Both the initiatives have come under strident criticism from the opposition parties. In particular, they have targeted the EBS which according to them, has only contributed to ‘legitimization of the role of black cash in election even as identity of the donor remains anonymous’. They also opine that ‘an overwhelming share of this money has gone only to ruling party at the centre’. The measures need careful scrutiny before one jumps to any conclusion.

On the face of it, drastic reduction in threshold of contribution from Rs 20,000/- to Rs 2000/- may appear to be big step forward in the direction of taming use of cash but on ground zero, this may not make much of an impact. If, both the giver and receiver are hell bent on indulging in give and take in cash, they will do so even with reduction in the ceiling to Rs 2000/- without being noticed. For instance, a party which receives Rs 100,000/- in cash from a person, can show it as receipt from 50 individuals each giving Rs 2,000/- instead of the earlier dispensation when it made entries for 5 donors of Rs 20,000/- each.

Even so, given the circulation of currency on a mammoth scale [in the aftermath of demonetization (November 8, 2016) though bulk of it was sucked out of the system, it is back with vengeance] and absence of any credible mechanism to check its movement, fixing a ceiling irrespective of the level won’t be of any help in preventing its use in elections. That will be the case even if the government were to completely bar contribution in cash and insist that every single rupee has to be paid by cheque or electronic/digital mode.

Coming to EBS, the electoral bond is a bearer instrument in the nature of a Promissory Note that is payable to the bearer on demand and is interest-free. The bond can be purchased by any citizen of India – singly or along with other individuals – or a body incorporated in India. The instrument is issued in denominations of Rs 1,000, Rs 10,000, Rs 1 lakh, Rs 10 lakh and Rs 1 crore and its sale is opened once in every quarter for 10 days, and for a month ahead of general elections or as notified by the government. They are valid for only 15 days.

To purchase the instrument, the donor has to submit the Electoral Bond Application Form along with the deposit slip, citizenship and KYC documents and cheque or demand draft at any authorized SBI Branch. Alternatively, the instrument can be bought online through NEFT/RTGS visiting the SBI website.

The donor can give the bond to a party of his/her choice. Only registered political parties that secured at least 1% of the votes polled in the last general elections are eligible to receive this instrument, which can be en-cashed by eligible parties only through bank accounts in authorized banks, currently only State Bank of India [SBI]. The withdrawals from the account are used for meeting their election expenses. All parties are required to maintain accounts of receipts and expenditure and submit to the EC.

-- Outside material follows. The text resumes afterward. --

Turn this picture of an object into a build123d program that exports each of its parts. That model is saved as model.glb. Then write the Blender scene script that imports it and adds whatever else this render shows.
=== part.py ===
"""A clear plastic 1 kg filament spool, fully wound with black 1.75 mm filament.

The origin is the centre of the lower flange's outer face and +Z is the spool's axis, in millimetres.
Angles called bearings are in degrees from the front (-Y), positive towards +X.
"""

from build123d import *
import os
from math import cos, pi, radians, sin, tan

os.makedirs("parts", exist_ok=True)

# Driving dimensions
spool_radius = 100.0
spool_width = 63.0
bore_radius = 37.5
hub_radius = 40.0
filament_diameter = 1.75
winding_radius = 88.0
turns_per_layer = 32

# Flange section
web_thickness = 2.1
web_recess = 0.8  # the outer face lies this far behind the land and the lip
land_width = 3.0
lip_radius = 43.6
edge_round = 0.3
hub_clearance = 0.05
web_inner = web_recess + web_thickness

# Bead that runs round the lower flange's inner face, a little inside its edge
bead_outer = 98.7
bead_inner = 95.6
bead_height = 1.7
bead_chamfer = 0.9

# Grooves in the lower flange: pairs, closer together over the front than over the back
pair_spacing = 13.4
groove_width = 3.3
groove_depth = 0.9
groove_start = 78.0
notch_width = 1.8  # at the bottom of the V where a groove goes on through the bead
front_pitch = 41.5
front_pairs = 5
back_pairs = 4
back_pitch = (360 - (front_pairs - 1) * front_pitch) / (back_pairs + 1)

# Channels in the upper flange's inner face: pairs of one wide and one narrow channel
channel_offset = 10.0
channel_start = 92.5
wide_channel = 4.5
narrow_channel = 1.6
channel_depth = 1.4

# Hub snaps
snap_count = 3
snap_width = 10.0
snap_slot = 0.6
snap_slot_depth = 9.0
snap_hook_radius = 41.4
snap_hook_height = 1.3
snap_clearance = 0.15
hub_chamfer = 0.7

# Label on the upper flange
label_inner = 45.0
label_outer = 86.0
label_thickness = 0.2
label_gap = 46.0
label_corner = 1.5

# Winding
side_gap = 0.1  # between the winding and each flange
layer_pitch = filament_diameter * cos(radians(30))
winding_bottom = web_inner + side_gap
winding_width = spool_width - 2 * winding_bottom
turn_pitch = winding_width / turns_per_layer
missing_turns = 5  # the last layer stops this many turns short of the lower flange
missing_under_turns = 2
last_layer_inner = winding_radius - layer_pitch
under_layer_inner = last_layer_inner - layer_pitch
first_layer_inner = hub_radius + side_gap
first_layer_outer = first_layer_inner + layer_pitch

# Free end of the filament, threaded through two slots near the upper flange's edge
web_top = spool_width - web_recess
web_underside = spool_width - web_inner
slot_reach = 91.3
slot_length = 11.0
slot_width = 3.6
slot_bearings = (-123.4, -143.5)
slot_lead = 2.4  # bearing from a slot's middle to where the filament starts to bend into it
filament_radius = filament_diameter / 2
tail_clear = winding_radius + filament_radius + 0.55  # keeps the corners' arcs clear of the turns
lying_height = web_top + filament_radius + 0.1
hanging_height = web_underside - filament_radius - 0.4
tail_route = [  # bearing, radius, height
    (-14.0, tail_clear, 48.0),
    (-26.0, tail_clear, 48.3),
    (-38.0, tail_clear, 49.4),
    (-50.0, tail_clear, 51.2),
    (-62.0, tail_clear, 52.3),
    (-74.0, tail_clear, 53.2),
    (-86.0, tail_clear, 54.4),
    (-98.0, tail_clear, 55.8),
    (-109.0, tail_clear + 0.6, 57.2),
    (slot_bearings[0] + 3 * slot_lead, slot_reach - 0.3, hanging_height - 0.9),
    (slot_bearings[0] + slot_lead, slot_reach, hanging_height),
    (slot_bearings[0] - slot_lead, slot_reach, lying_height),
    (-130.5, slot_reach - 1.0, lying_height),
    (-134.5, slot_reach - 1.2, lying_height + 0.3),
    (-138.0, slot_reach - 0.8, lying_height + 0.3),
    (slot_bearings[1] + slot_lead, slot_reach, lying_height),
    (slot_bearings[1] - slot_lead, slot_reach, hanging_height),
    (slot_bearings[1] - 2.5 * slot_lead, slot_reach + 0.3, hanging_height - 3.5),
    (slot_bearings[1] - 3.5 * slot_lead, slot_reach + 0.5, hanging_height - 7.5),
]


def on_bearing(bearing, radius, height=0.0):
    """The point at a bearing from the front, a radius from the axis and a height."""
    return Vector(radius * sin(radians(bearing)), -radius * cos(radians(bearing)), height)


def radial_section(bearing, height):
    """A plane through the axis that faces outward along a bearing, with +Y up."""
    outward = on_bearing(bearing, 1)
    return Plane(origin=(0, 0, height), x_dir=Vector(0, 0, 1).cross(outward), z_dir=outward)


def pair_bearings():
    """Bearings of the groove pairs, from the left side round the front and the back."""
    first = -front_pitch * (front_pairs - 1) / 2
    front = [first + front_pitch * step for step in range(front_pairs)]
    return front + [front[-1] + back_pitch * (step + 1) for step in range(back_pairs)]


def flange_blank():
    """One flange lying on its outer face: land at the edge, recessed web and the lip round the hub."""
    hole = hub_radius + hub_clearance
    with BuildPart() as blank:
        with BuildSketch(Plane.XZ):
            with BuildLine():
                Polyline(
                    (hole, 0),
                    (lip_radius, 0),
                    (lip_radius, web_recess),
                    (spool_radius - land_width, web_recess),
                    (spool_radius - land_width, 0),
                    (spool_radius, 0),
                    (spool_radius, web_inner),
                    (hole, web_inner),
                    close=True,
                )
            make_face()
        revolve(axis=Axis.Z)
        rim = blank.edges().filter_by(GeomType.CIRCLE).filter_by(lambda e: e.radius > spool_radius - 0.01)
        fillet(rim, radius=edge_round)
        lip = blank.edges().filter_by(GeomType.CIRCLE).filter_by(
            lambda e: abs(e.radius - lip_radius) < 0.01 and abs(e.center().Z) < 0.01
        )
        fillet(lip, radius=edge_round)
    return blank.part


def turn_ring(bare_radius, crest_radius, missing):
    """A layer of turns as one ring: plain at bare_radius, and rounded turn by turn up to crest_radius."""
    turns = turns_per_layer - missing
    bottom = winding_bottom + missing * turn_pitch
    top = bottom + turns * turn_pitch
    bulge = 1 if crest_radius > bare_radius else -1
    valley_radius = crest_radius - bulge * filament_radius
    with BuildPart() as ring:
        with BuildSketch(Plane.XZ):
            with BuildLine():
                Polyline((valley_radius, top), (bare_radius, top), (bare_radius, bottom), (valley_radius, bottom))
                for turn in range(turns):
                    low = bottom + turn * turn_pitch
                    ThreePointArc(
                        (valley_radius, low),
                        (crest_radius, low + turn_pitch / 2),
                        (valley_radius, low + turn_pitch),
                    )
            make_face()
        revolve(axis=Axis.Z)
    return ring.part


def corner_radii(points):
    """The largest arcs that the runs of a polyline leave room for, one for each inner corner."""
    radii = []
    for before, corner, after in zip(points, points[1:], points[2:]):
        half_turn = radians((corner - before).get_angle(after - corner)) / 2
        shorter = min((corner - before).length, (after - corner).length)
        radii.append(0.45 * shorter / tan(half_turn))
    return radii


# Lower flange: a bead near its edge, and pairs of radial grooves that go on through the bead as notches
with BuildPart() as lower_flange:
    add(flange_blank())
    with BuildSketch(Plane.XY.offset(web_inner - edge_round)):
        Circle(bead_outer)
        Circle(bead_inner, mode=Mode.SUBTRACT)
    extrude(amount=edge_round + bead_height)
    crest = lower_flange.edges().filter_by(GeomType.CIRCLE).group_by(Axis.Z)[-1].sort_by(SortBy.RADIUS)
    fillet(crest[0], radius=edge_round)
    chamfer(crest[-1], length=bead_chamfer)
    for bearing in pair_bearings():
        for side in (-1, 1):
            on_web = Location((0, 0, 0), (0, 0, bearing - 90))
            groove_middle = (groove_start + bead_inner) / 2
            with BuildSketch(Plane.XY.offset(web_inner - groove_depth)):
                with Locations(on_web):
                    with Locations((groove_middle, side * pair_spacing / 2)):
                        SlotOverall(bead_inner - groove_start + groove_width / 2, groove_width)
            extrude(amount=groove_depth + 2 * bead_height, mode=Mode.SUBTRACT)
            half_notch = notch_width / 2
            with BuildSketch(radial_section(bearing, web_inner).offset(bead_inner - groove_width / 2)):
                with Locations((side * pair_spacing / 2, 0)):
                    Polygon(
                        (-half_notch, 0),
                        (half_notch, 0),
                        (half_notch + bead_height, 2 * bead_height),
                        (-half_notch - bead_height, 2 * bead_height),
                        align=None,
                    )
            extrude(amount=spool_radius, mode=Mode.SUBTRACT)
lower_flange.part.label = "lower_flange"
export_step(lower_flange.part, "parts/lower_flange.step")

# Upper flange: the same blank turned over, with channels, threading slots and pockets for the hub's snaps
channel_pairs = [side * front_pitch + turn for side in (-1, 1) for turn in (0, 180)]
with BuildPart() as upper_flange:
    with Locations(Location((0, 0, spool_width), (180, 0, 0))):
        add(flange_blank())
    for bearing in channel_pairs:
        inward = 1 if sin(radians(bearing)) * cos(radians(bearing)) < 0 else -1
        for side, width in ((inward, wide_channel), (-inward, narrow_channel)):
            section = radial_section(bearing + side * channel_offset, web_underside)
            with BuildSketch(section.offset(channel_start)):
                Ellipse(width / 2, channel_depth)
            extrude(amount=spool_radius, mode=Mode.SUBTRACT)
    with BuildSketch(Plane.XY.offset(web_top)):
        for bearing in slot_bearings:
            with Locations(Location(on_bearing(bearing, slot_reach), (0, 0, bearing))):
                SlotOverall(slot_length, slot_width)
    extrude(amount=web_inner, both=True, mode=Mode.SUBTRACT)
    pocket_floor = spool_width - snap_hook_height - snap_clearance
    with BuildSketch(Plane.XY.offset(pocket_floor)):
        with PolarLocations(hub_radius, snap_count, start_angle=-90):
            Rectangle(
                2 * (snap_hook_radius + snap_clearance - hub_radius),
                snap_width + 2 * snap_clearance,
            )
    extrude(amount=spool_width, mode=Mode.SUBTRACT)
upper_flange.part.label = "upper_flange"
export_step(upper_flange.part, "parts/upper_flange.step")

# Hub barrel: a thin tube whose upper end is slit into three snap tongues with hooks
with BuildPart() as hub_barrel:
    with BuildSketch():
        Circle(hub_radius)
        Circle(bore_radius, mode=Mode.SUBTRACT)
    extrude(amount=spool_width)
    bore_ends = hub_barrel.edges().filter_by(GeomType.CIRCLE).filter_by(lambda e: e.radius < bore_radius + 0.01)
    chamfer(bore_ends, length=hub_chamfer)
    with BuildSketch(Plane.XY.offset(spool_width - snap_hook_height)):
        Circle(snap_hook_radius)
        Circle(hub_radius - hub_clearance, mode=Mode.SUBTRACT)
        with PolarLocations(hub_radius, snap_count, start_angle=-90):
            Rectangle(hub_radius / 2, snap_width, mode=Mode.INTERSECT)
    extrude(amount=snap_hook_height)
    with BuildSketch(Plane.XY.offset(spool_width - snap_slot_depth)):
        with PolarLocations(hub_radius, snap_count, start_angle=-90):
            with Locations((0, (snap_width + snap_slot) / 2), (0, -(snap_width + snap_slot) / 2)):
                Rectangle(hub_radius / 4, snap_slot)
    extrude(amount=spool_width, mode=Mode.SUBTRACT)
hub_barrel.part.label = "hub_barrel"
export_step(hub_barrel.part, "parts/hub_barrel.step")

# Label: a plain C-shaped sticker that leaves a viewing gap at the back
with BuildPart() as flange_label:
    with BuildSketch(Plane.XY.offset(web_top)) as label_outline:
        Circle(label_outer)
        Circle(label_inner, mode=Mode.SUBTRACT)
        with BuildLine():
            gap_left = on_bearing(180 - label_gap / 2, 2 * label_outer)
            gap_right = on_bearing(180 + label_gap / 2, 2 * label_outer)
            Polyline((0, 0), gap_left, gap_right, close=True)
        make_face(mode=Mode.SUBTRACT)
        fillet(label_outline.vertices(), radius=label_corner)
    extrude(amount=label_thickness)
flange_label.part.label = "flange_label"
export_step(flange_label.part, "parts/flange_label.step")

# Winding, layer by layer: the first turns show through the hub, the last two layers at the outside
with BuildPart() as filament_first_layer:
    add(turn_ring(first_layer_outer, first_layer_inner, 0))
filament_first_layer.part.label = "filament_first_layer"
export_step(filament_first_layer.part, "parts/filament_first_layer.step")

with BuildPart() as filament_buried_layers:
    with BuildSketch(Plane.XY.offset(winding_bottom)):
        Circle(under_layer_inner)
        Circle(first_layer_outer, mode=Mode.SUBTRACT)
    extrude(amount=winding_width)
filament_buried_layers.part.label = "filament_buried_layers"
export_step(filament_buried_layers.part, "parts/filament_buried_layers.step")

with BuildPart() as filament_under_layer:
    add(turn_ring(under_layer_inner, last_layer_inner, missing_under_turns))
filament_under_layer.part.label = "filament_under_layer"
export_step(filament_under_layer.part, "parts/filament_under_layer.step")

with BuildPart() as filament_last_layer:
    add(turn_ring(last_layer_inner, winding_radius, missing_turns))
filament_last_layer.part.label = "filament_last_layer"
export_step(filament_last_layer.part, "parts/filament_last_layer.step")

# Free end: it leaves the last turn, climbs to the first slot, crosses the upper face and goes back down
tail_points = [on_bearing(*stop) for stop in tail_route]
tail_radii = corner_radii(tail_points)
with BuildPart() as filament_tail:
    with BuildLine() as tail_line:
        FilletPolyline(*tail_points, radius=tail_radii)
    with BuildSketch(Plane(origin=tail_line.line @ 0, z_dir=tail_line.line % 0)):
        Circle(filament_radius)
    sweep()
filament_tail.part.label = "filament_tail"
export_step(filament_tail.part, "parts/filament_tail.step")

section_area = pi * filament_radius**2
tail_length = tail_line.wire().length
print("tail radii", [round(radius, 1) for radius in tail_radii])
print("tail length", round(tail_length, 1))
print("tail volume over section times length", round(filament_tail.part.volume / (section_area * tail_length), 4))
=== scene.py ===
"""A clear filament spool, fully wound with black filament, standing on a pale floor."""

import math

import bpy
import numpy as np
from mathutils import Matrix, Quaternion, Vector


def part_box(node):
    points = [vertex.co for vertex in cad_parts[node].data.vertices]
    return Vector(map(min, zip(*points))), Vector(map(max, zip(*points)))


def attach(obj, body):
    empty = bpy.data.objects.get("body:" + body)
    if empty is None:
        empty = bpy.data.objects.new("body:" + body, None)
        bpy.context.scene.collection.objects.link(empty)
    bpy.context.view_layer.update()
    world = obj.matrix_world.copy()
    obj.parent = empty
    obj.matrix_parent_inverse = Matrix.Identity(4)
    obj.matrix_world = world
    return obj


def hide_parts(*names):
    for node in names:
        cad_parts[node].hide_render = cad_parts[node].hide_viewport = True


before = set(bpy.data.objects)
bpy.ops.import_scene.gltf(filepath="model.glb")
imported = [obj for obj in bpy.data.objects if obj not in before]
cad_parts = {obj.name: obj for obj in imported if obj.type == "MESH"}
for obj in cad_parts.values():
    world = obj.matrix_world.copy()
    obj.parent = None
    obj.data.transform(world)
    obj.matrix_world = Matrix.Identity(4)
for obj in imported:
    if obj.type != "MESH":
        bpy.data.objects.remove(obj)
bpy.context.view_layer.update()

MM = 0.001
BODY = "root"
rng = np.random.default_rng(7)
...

The sale of first batch of electoral bonds took place during March 1-10, 2018. Over a period of six months during 2018, SBI sold bonds worth Rs 1,056 crore. During January-March, 2019, the value of bonds sold increased to Rs 1,716 crore.

The charge that use of electoral bonds has led to ‘legitimization of black cash in election and that there is lack of transparency’ does not hold water. This is because a person or an entity keen to buy bonds can pay for it only by cheque or electronic transfer implying that the amount used for the purpose has an address. It is visible to the authorities who can ask questions on its source and ascertain whether tax has been paid on it. Clearly, such money can’t be unaccounted.

When, the contribution is made from known source of income through banking channels, the question of legitimizing unaccounted money simply does not arise. A related charge that the scheme conceals the identity of the donor, amount donated and to which party is preposterous. The SBI from where this person purchased the bonds has all the particulars viz. citizenship, KYC of the latter. Though, the information is not in public domain [this is to protect him from possible harassment by parties whom he didn’t favor], this can always be accessed, if need be, by authorized agencies viz. income tax, Central Bureau of Investigation [CBI], Enforcement Directorate [ED] etc in criminal cases under directions of the court.

Notwithstanding the above, the allegation may have to do with an objection raised by Dr Urjit Patel, then governor, Reserve Bank of India [RBI] vide his correspondence with the then finance minister, Arun Jaitely [September 14, 2017] wherein he had insisted on issuing bonds in ‘demat’ form only and RBI to be the only issuing authority whereas, the ministry wanted these to be in physical form and issued by SBI. The RBI also wanted a unique identifier and an additional security feature-based ID to be incorporated in the bond. These differences [natural in any interaction on formulating new policy] do not take away from the fundamental fact that the ‘identity of donor is known’.

As regards the charge that an overwhelming slice of donor’s contribution has gone to the BJP, this too is untenable as to whom a particular entity wants to donate and how much is entirely its prerogative. Neither, the government nor EC can order distribution of intended contribution of an entity in a particular manner.

To conclude, there is absolutely nothing to doubt the credibility of electoral bond scheme. The scheme brings in a substantial degree of ‘transparency’ and increases the role of ‘legitimate’ sources of income for funding  elections even while ensuring that the donor does not get into a vulnerable zone [this consideration is no less important as otherwise, the scheme won’t get off to a start].

However, to get still better results/deliverable from implementation of the scheme as also make the other initiative [read: lower threshold for donation in cash] meaningful, all stakeholders need to put in efforts to make fast progress towards ‘digitization’ of the economy and minimize the use of cash.